As one of the world’s largest sources of greenhouse gases, China has aggressively pushed the construction of solar panels, wind farms and other alternative energy sources, while adopting policies designed to drive the purchase of electric vehicles in a bid to reduce pollution. CTG’s interest in acquiring EDP underscores that effort.

CTG was formed in 1993 to oversee the construction and operation of the Three Gorges Dam, the world’s largest hydropower plant, on the Yangtze River. It first acquired a minority stake in EDP in 2011 and even then saw the investment as a way to open doors to the European utility’s hydroelectric plants in Brazil and its two million customers there.

CTG said it is offering EUR3.26 in cash for each EDP share it doesn’t own, or a 5% premium to EDP’s share price Friday, for a total of almost $11 billion. At that price, the deal would represent one of the biggest foreign acquisitions by a Chinese company since the $43 billion takeover last year of Swiss agro-giant Syngenta AG by China National Chemical Corp.

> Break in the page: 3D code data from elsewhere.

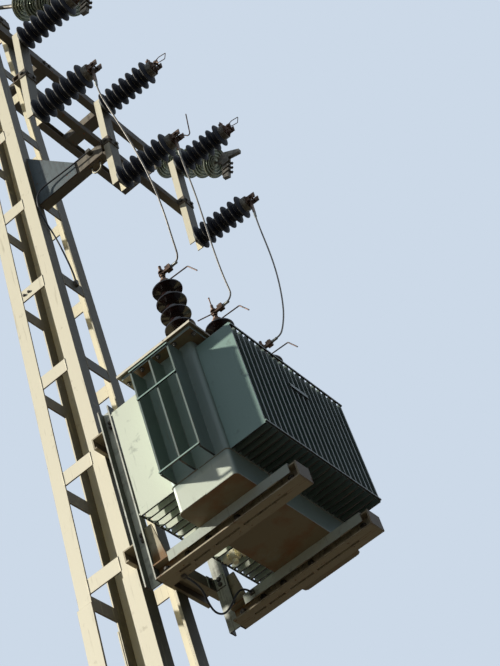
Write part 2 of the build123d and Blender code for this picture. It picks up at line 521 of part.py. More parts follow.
ARM_ROUTE = [(560, -124, 1611), (500, -124, 1611), (400, -125, 1615), (300, -127, 1621), (222, -134, 1618),
             (182, -146, 1581), (172, -152, 1516), (168, -142, 1441), (167, -112, 1371), (167, -72, 1311),
             (168, -38, 1236), (169, -10, 1146), (170, 10, 1066), (171, 22, 996), (171, 22, 948)]
cord("fuse_arm_cable", ARM_ROUTE, ARM_CABLE_D)
ARM_CLIP, ARM_CLIP_UP, ARM_CLIP_OUT = (560, 590), (1599, 1623), 32
POLE_CLIP, POLE_CLIP_UP, POLE_CLIP_OUT = (12, 32), (908, 948), 19
EARTH_CLIPS = ((493, 517, 213), (436, 456, -246, -222))
EARTH_CLIP_UP, EARTH_CLIP_T = (-1429, -1409), 12
arm_clip_z, pole_clip_z, earth_clip_z = [[MV_TERMINAL_Z + up for up in pair]
                                         for pair in (ARM_CLIP_UP, POLE_CLIP_UP, EARTH_CLIP_UP)]
pole_face = half(pole_clip_z[0], LEG_T)
save("cable_clips",
     block(*ARM_CLIP, BRACKET_Y0 - ARM_CLIP_OUT, BRACKET_Y0, *arm_clip_z),
     block(pole_face, pole_face + POLE_CLIP_OUT, *POLE_CLIP, *pole_clip_z),
     block(*EARTH_CLIPS[0], BEAM_Y[1] - SKID_W / 2, *earth_clip_z),
     block(*EARTH_CLIPS[1], beam_bottom - EARTH_CLIP_T, beam_bottom))
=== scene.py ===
# %% [markdown]
# # A pole mounted transformer
# A steel pole of four angle legs and flat battens carries a finned distribution transformer on two
# beams, three leaning fuse bases on a square arm, and a crossarm with three glass strings at its head.
# The steelwork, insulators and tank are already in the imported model, in metres, with +Z up. This
# lesson loads that model as a fixed frame and adds what gives it its looks: cables, bolts, weld
# beads, clamps, and a weathered finish for each surface.

# %% Load the frame
import json
import math

import bmesh
import bpy
from mathutils import Matrix, Vector


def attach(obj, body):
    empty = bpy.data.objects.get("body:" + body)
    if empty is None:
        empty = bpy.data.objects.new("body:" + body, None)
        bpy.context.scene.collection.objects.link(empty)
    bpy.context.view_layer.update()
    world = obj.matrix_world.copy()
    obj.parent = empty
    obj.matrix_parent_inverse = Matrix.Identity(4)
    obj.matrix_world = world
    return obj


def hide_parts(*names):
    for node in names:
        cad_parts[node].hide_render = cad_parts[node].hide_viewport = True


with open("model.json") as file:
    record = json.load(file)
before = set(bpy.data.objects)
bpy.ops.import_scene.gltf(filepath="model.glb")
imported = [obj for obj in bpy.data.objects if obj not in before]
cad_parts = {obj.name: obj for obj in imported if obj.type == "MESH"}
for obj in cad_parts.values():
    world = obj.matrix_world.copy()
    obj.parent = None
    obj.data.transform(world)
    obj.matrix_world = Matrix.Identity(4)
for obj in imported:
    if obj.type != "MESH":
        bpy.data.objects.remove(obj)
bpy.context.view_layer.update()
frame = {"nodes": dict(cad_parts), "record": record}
nodes = frame["nodes"]
print("CAD nodes:", len(nodes))


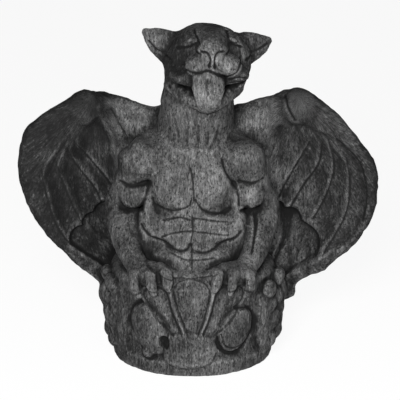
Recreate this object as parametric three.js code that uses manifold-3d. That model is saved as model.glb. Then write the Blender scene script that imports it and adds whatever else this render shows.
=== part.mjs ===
// A winged gargoyle crouching on a shell-fronted capital, cast as one solid in stone.
// Units are millimetres, +Z up. The figure faces -Y, and the origin is the middle of the flat underside.
import * as THREE from "three";
import { mergeVertices } from "three/addons/utils/BufferGeometryUtils.js";
import Module from "manifold-3d";

const wasm = await Module();
wasm.setup();

// Driving dimensions.
const FOOT_RADIUS = 103; // the plinth's foot
const LEAF_RADIUS = 117; // the capital where its leaves swell
const LEDGE_Z = 130; // top of the capital, where the claws rest
const CHEST_Z = 232; // middle of the ribcage
const SHOULDER_Z = 266; // middle of the deltoids
const SHOULDER_X = 66;
const ELBOW_X = 97;
const WING_SHIFT = 5; // both wings stand this much to one side
const WING_SWAY = 0.085; // and lean back over by this much for each mm of height
const SWAY_Z = 250; // the height where that lean is nil
const HEAD_AT = [20, -24, 394]; // middle of the skull, a little to one side of the neck
const FACETS = [0.9, 1.3, 1.7]; // the join's small facets are merged within these, one after the other
const WELD = 1e-3; // points nearer than this are one point
const STONE = { color: 0x4a4a4a, roughness: 0.85, metalness: 0 };

const SIDES = [-1, 1]; // the figure's right side, then its left

// A closed geometry whose faces all turn outwards: they are turned over when its volume comes out negative.
function facingOut(geometry) {
  const position = geometry.getAttribute("position");
  const index = geometry.index.array;
  const corners = [0, 1, 2].map(() => new THREE.Vector3());
  let volume = 0;
  for (let i = 0; i < index.length; i += 3) {
    corners.forEach((corner, k) => corner.fromBufferAttribute(position, index[i + k]));
    volume += corners[0].dot(corners[1].cross(corners[2]));
  }
  if (volume < 0)
    for (let i = 0; i < index.length; i += 3) [index[i + 1], index[i + 2]] = [index[i + 2], index[i + 1]];
  return geometry;
}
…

The premium relative to share price is relatively low. That said, winning the minimum support of shareholders holding shares representing 50% plus of the votes is helped by CTG’s being able to count its shares toward hitting that threshold to carry out the bid. The premium is a more attractive 17.9% over the adjusted six-month volume weighted average share price of EDP.

Still the biggest challenge CTG could face in completing the deal may come from regulators in the U.S. and the European Union, which need to approve the proposal and are more closely scrutinizing acquisitions by foreigners of assets in sectors such as energy infrastructure, defense, technology and telecommunications to guard against security breaches.

The Committee on Foreign Investment in the U.S., a multiagency panel tasked with screening foreign investments on national-security grounds, is required to rule on the proposed deal since EDP operates wind farms in that country. The U.S. government has blocked a number of Asian-led deals on CFIUS’s recommendation, most recently in March when President Donald Trump rejected an attempt by then Singapore-based Broadcom Ltd. to acquire rival chip maker Qualcomm Inc. for $117 billion.

CTG has tried to ease any concerns that the Portuguese may have about losing control of the country’s main utility. "We are…committed to preserving EDP’s Portuguese identity, with headquarters in Lisbon…as well as [maintaining] the highest standards of corporate governance," Lu Chun, CTG’s chairman said in a statement.

Chinese ownership of major energy infrastructure isn’t new in Europe. China Investment Corp. owns a stake in the U.K. gas-distribution business of National Grid PLC and China General Nuclear Power Corp. is helping to finance construction of the nuclear power station at Hinkley Point in southwest England.